In 1888, Henry Ford married Clara Jane Bryant, and the couple had one child, Edsel, in 1893. Clara was a pillar of support throughout Ford’s life, providing stability during his most challenging periods.

The Birth of the Ford Motor Company

The story of the Ford Motor Company begins with a dream and an indomitable spirit of innovation. In the early 20th century, the automobile was still a luxury, accessible only to the elite. Henry Ford’s vision was different; he imagined a world where cars were affordable and within the reach of the average American.

Before establishing the Ford Motor Company, Ford had ventured into the automobile business a couple of times. His initial endeavors, such as the Detroit Automobile Company, didn’t meet with success. These early failures, however, were instrumental in shaping Ford’s approach to car manufacturing. They taught him the importance of both the quality of the product and the efficiency of production.

In 1903, armed with experience, determination, and a clearer vision, Henry Ford, along with a group of investors that included the Dodge brothers, founded the Ford Motor Company. With an initial capital of $28,000, the company was set on its journey to transform the automotive landscape.

The first car produced by the company was the Ford Model A, a modest beginning to what would become an automotive empire.

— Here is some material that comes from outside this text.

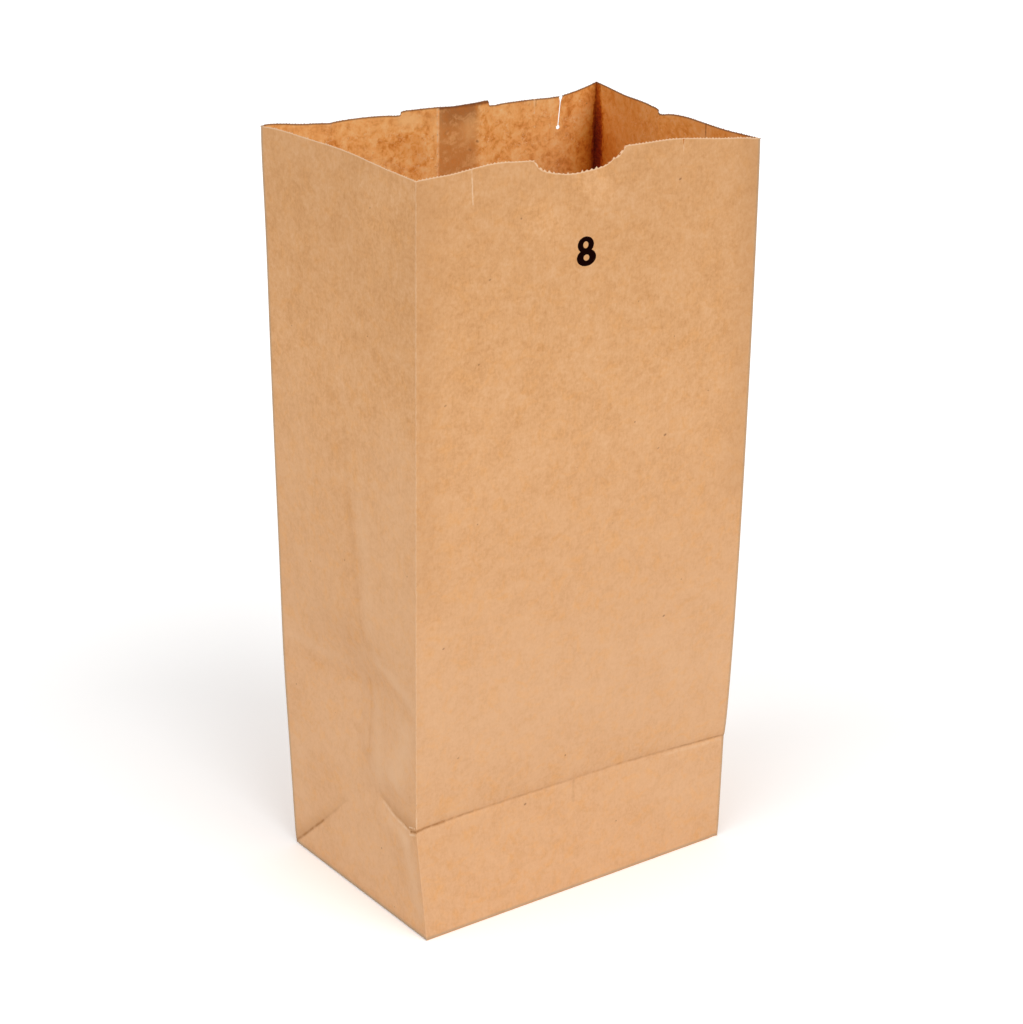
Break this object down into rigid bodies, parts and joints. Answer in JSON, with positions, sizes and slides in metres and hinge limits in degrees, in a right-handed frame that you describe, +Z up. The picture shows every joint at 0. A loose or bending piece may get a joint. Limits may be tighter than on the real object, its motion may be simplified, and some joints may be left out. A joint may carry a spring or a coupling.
{
  "type": "brown paper lunch bag",
  "caption": "Open square-bottomed sack of folded brown kraft paper, with gusseted sides, a saw-cut mouth and a thumb notch in the front.",
  "frame": {"origin": "middle of the base, between its four folded edges, on the ground", "axes": "+Z up out of the mouth, -Y out of the front panel that has the thumb notch, +X to the right of the front panel seen from outside"},
  "size_m": [0.1589, 0.1174, 0.3196],
  "materials": {
    "kraft_paper": "matte, unbleached, machine-glazed on the outside with a faint fibre"
  },
  "bodies": {
    "root": {"bag": "kraft_paper"}
  },
  "joints": []
}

While the Model A had its merits, it was the introduction of the Model T in 1908 that truly put Ford on the map. This car was not just another automobile; it embodied Ford’s vision of a vehicle for the masses.

What set the Ford Motor Company apart was not just the vehicles it produced, but also the innovative methods it employed in manufacturing. Ford introduced techniques and strategies that were revolutionary for their time. The company’s focus on standardization, simplicity in design, and, later on, the introduction of the assembly line, drastically reduced production costs. This allowed Ford to offer cars at prices that were previously unthinkable.

Henry Ford’s emphasis on treating workers fairly was groundbreaking. He introduced the $5-a-day wage, which was double the average wage at the time. This not only improved the living standards of his employees but also reduced turnover and increased loyalty, contributing to the company’s overall efficiency and productivity.

The birth of the Ford Motor Company wasn’t just the inception of another business; it marked the beginning of a new era in transportation. Under Ford’s leadership, the company didn’t just manufacture cars; it reshaped society’s views on mobility, setting the stage for the modern automobile industry.

Model T: Car for the Masses

Introduced in 1908, the Model T was a revolutionary product. Durable, affordable, and efficient, it became an instant success. Henry Ford’s vision was clear – he wanted every American household to afford a car, and with the Model T, he made that a reality.

Innovation of the Assembly Line

Perhaps even more transformative than the Model T was Henry Ford’s introduction of the assembly line in 1913. This new manufacturing process drastically reduced the time it took to produce a single car, bringing down costs and making the car even more accessible to everyday people. His workers initially hated the idea, you can read all about that here.

Societal Impact

Ford’s innovations had profound societal impacts:

  • Urbanization: The increased mobility allowed people to move to cities and led to the growth of suburbs.
  • Economic Growth: Ford’s assembly line techniques were adopted by other industries, driving economic growth and creating numerous job opportunities.
  • Consumerism: The automobile became a status symbol, ushering in an era of consumerism that would define the 20th century.

Controversies and Criticisms

Ford was not without his share of controversies. His anti-Semitic views, as expressed in his newspaper The Dearborn Independent, garnered much criticism. Additionally, his initial resistance to unionization and labor rights at his factories came under scrutiny.

Later Life and Legacy

Ford stepped down from the daily operations of his company in the 1940s, handing over the reins to his grandson, Henry Ford II. He passed away on April 7, 1947, leaving behind an unmatched legacy in the realms of innovation, industry, and societal transformation.